Сухие и горячие потоки воздуха меня доконали. Глаза слипались, словно на ресницах был клей. Сначала я решил на секунду закрыть глаза, чтобы снять напряжение. Раскрыв, понял, что стало еще тяжелее…

Когда я их раскрыл во второй раз, то понял, что пробыл в забытьи около минуты.

Бессонные ночи и усталость давили на плечи и затылок. Закрывая и снова открывая глаза, я чувствовал, что взгляд становится все мутнее и мутнее…

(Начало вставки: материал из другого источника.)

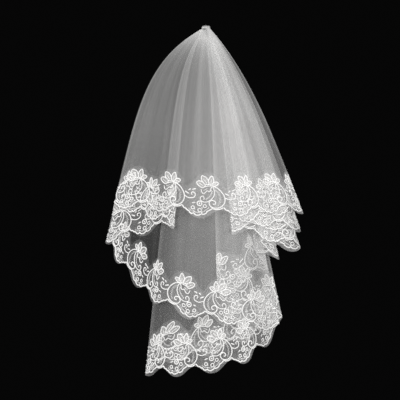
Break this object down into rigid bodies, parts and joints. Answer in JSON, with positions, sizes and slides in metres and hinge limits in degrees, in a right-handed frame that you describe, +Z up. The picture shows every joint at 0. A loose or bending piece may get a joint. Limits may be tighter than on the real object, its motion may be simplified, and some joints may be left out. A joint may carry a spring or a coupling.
{
  "type": "lace bridal veil",
  "caption": "Two-tier tulle bridal veil with an embroidered scalloped lace border, gathered tightly at the top on a hidden hair comb and hanging in layered folds.",
  "frame": {"origin": "the place on the back of the head where the gathered top is fastened, at the level of the top of the tulle folds", "axes": "+Z up, along the hang of the veil; -Y towards the outer side that is seen; +Y towards the wearer; +X to the right as seen from outside"},
  "size_m": [0.5459, 0.1508, 0.9678],
  "materials": {
    "tulle": "soft white hexagonal net, sheer",
    "lace": "matt ivory-white embroidery thread on net",
    "comb": "smooth ivory moulded plastic"
  },
  "bodies": {
    "root": {"tulle": "tulle", "lace_border": "lace", "gathered_top": "tulle", "hair_comb": "comb"}
  },
  "joints": []
}
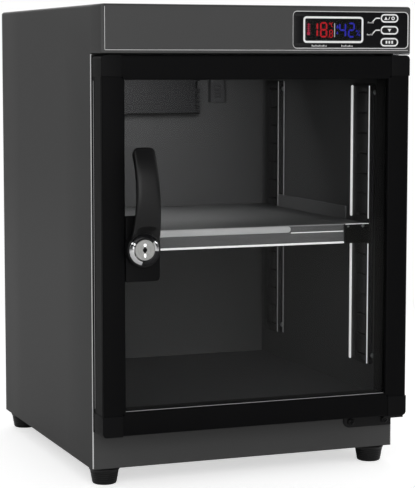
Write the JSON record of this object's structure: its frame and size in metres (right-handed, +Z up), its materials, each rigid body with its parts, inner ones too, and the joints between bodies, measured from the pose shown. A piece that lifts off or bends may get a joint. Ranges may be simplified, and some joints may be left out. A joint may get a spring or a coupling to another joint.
{
  "type": "camera dry cabinet",
  "caption": "Steel electronic dry cabinet with a glazed hinged door, lever lock, control panel in a forward hood, slotted uprights, one shelf and a cooling dryer.",
  "frame": {"origin": "centre of the bounding box in plan, at the level that the feet stand on", "axes": "+Z up, -Y out of the glazed front, +X to the hinge side, on the right of a viewer at the front"},
  "size_m": [0.3, 0.378, 0.433],
  "materials": {
    "shell_paint": "satin dark grey powder coat",
    "liner_paint": "satin charcoal powder coat",
    "upright_paint": "satin charcoal powder coat with bright worn edges",
    "foot_rubber": "matt black moulded rubber",
    "seal_rubber": "matt black extruded rubber",
    "zinc_steel": "zinc plated",
    "black_steel": "black coated steel",
    "bezel_plastic": "satin to gloss black",
    "smoked_window": "smoked acrylic",
    "module_plastic": "matt black moulding",
    "board_laminate": "green solder mask",
    "shelf_paint": "satin mid grey powder coat",
    "strip_plastic": "pale satin plastic",
    "bracket_plastic": "black moulding",
    "door_profile": "satin black",
    "corner_plastic": "satin black moulding",
    "door_pane": "clear float glass",
    "bush_nylon": "natural nylon",
    "lock_black": "satin black",
    "lock_chrome": "polished chrome",
    "sink_aluminium": "plain extruded",
    "module_ceramic": "white ceramic",
    "foam_black": "closed cell foam",
    "wick_felt": "felt strip",
    "cover_plastic": "black moulding",
    "lead_sheath": "PVC sheath"
  },
  "bodies": {
    "cabinet": {"outer_wrap": "shell_paint", "face_frame": "shell_paint", "hood_front": "shell_paint", "bottom_panel": "shell_paint", "back_panel": "shell_paint", "liner_wrap": "liner_paint", "liner_floor": "liner_paint", "liner_ceiling": "liner_paint", "rubber_feet": "foot_rubber", "foot_screws": "zinc_steel", "control_bezel": "bezel_plastic", "display_window": "smoked_window", "display_module": "module_plastic", "control_board": "board_laminate", "key_switches": "module_plastic", "board_screws": "zinc_steel", "uprights_left": "upright_paint", "uprights_right": "upright_paint", "upright_rivets": "zinc_steel", "shelf_tray": "shelf_paint", "shelf_edge_strip": "strip_plastic", "shelf_brackets": "bracket_plastic", "strike_plate": "zinc_steel", "hinge_plate_top": "black_steel", "hinge_bracket_bottom": "black_steel", "hinge_pins": "zinc_steel", "bracket_screws": "zinc_steel", "dryer_cover": "liner_paint", "cold_sink": "sink_aluminium", "spacer_block": "sink_aluminium", "cooling_module": "module_ceramic", "hot_sink": "sink_aluminium", "foam_frame": "foam_black", "evaporator_wick": "wick_felt", "rear_vent_cover": "cover_plastic", "vent_cover_screws": "zinc_steel", "power_inlet": "cover_plastic", "humidity_sensor": "strip_plastic", "wiring_harness": "lead_sheath", "cable_clips": "bracket_plastic"},
    "door": {"stile_left": "door_profile", "stile_right": "door_profile", "rail_top": "door_profile", "rail_bottom": "door_profile", "door_corners": "corner_plastic", "door_glass": "door_pane", "door_gasket": "seal_rubber", "hinge_bushes": "bush_nylon", "lock_plate": "lock_black", "lock_washer": "seal_rubber", "lock_nut": "zinc_steel"},
    "handle": {"handle_lever": "lock_black", "lock_barrel": "lock_chrome", "lock_spindle": "zinc_steel", "latch_cam": "zinc_steel", "cam_screw": "zinc_steel"},
    "plug": {"lock_plug": "lock_chrome"},
    "up_key": {"key_up": "bezel_plastic"},
    "down_key": {"key_down": "bezel_plastic"},
    "set_key": {"key_set": "bezel_plastic"}
  },
  "joints": [
    {"name": "door_swing", "type": "hinge", "parent": "cabinet", "child": "door", "pos_m": [0.142, -0.152, 0.22], "axis": [0, 0, 1], "range_deg": [0, 135]},
    {"name": "handle_turn", "type": "hinge", "parent": "door", "child": "handle", "pos_m": [-0.1141, -0.17, 0.2186], "axis": [0, 1, 0], "range_deg": [0, 90]},
    {"name": "lock_plug_turn", "type": "hinge", "parent": "handle", "child": "plug", "pos_m": [-0.1141, -0.175, 0.2186], "axis": [0, 1, 0], "range_deg": [0, 90]},
    {"name": "up_key_press", "type": "slide", "parent": "cabinet", "child": "up_key", "axis": [0, 1, 0], "range_m": [0, 0.0005], "stiffness_N_per_m": 600, "springref_m": -0.0005},
    {"name": "down_key_press", "type": "slide", "parent": "cabinet", "child": "down_key", "axis": [0, 1, 0], "range_m": [0, 0.0005], "stiffness_N_per_m": 600, "springref_m": -0.0005},
    {"name": "set_key_press", "type": "slide", "parent": "cabinet", "child": "set_key", "axis": [0, 1, 0], "range_m": [0, 0.0005], "stiffness_N_per_m": 600, "springref_m": -0.0005}
  ]
}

Еще через минуту я сломался.


– Антон! Антон!..

Разлепив ресницы и встрепенувшись, я увидел перед собой лицо Пащенко.

– Смотри – это она?

Через дорогу, сжимая в руке маленькую сумочку, шла Виолетта Штефаниц. Казалось, с момента нашей последней встречи, хоть та была и не так давно, она похорошела. Хотя это иллюзии. Я ее в первый раз увидел, когда мне «стрясли лампочку», и теперь я пребывал в том же состоянии.

По тому, как она уверенно прошла к третьему подъезду и вошла в него, становилось ясно – местом встречи избрана квартира с номером двенадцать, на третьем этаже. Едва она скрылась в темноте, из второго подъезда вышли… Гурон со Ступицыным и проследовали за ней! Гурон вел на поводке точную копию Рольфа. Не сумев получить от меня ответы на мучающие его вопросы, Гурон решил действовать наудачу.

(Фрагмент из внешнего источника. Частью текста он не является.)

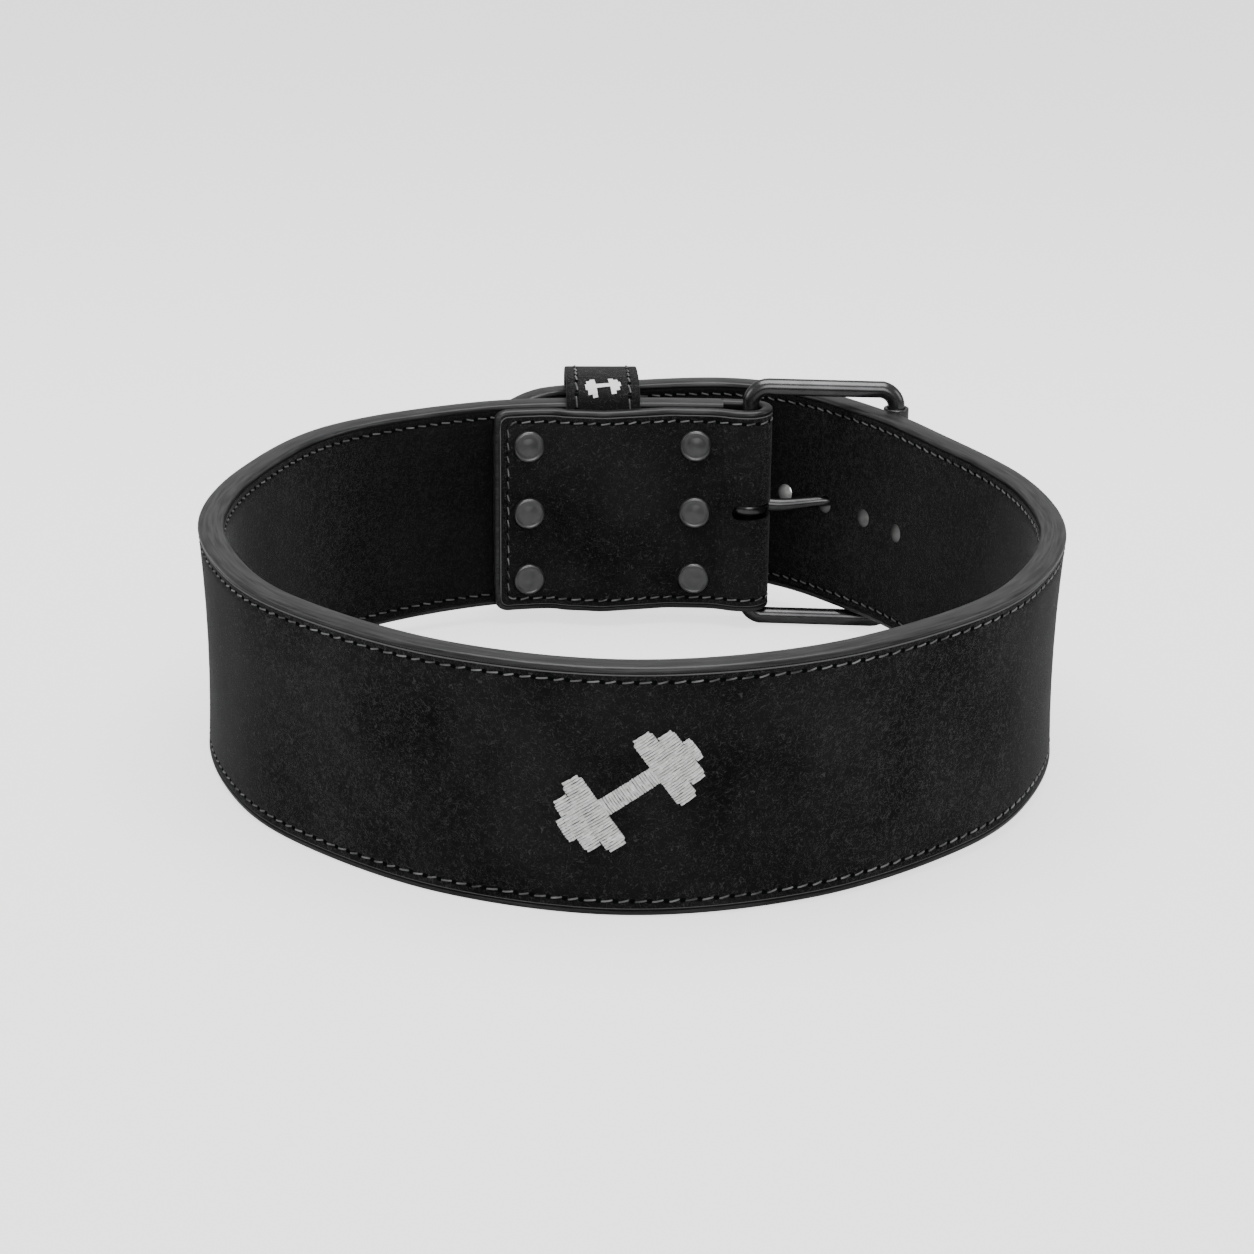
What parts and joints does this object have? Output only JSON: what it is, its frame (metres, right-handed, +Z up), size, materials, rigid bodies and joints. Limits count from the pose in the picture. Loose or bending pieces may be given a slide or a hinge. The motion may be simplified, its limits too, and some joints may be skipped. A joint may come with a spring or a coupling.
{
  "type": "weightlifting belt",
  "caption": "Wide stiff leather weightlifting belt in a closed ring, with suede faces, a roller buckle, riveted flap, leather keeper and punched tongue.",
  "frame": {"origin": "centre of the part's box at its lowest point, on the surface it stands on", "axes": "+Z up, -Y out of the plain back panel with the embroidery, +Y toward the buckle, +X toward the buckle's roller side"},
  "size_m": [0.37, 0.4132, 0.1253],
  "materials": {
    "leather": "smooth painted leather edge, satin dark grey",
    "suede": "brushed charcoal suede with short fibres",
    "steel": "satin black coated steel",
    "rivet": "dark grey coated caps",
    "thread": "white satin-stitch thread"
  },
  "bodies": {
    "root": {"band_core": "leather", "outer_suede": "suede", "inner_suede": "suede", "buckle_frame": "steel", "buckle_roller": "steel", "buckle_prong": "steel", "keeper_loop": "suede", "embroidered_dumbbell": "thread", "rivet_1": "rivet", "rivet_2": "rivet", "rivet_3": "rivet", "rivet_4": "rivet", "rivet_5": "rivet", "rivet_6": "rivet"}
  },
  "joints": []
}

А с подъездами ловко придумано! Похоже, в этом доме все квартиры явочные! Даму «проверили», после чего пошли на встречу. Значит, в квартире, как минимум, еще один человек, который и должен был пригласить немку внутрь. «Они сейчас подойдут, располагайтесь. Чай? Кофе? Глоток вина?». Возможен и второй вариант. В квартире человек десять отморозков. «Иди сюда, сука! На тебе по макияжу и падай сюда, к батарее!».

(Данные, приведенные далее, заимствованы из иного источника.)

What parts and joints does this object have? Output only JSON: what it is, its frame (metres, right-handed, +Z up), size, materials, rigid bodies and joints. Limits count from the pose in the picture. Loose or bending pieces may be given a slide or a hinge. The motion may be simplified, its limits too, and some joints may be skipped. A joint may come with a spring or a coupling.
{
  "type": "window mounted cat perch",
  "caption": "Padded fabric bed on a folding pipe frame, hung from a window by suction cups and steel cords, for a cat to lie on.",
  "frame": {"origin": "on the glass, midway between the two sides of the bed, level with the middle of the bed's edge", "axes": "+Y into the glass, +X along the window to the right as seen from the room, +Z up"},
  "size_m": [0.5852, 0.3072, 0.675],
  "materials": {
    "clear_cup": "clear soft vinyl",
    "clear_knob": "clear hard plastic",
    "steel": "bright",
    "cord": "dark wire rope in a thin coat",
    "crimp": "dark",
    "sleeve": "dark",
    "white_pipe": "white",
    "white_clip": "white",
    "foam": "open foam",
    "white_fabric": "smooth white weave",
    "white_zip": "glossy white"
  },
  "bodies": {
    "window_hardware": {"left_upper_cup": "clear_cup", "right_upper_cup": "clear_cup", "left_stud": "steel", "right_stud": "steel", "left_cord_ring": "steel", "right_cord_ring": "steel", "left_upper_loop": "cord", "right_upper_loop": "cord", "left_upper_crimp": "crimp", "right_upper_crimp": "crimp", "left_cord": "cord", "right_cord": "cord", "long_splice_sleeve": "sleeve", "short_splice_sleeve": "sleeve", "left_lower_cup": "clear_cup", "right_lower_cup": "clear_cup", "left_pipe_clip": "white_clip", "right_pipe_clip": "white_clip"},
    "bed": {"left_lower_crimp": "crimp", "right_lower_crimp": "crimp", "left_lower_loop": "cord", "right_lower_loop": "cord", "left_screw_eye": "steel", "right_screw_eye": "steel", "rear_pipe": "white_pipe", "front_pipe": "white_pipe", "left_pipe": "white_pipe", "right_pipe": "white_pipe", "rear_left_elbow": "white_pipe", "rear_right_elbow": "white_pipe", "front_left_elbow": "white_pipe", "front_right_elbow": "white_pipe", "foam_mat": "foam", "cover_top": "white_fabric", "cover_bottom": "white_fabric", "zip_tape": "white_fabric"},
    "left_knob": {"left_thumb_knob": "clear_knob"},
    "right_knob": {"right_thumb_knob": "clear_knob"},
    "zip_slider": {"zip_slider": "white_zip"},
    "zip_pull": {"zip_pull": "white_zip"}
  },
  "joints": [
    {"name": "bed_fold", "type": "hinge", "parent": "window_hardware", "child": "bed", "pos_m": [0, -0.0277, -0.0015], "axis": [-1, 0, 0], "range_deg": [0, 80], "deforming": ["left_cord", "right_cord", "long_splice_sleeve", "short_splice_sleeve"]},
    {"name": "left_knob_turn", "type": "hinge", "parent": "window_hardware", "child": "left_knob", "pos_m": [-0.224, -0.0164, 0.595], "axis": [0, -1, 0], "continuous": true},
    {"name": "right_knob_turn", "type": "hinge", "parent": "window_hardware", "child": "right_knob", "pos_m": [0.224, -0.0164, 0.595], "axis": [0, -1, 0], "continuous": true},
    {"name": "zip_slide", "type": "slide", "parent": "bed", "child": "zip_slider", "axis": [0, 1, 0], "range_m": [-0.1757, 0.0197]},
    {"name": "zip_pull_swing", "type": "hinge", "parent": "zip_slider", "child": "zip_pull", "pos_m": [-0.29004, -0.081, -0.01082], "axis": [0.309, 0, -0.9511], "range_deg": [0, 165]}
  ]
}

Пермяков меня лишь подогрел своим вопросом:

– Интересно, сколько их там?

Сколько бы ни было, надеяться нам не на кого. Поэтому все они наши. Нет ничего отвратительнее, чем рисковать своей жизнью из-за человека, который к своей жизни относится наплевательски. Или ей так важен этот пес, что ради спасения дела жизни всех поколений Штефаниц она готова расстаться с самым дорогим, что у нее есть? Прямо какой-то самурайский подход к делу!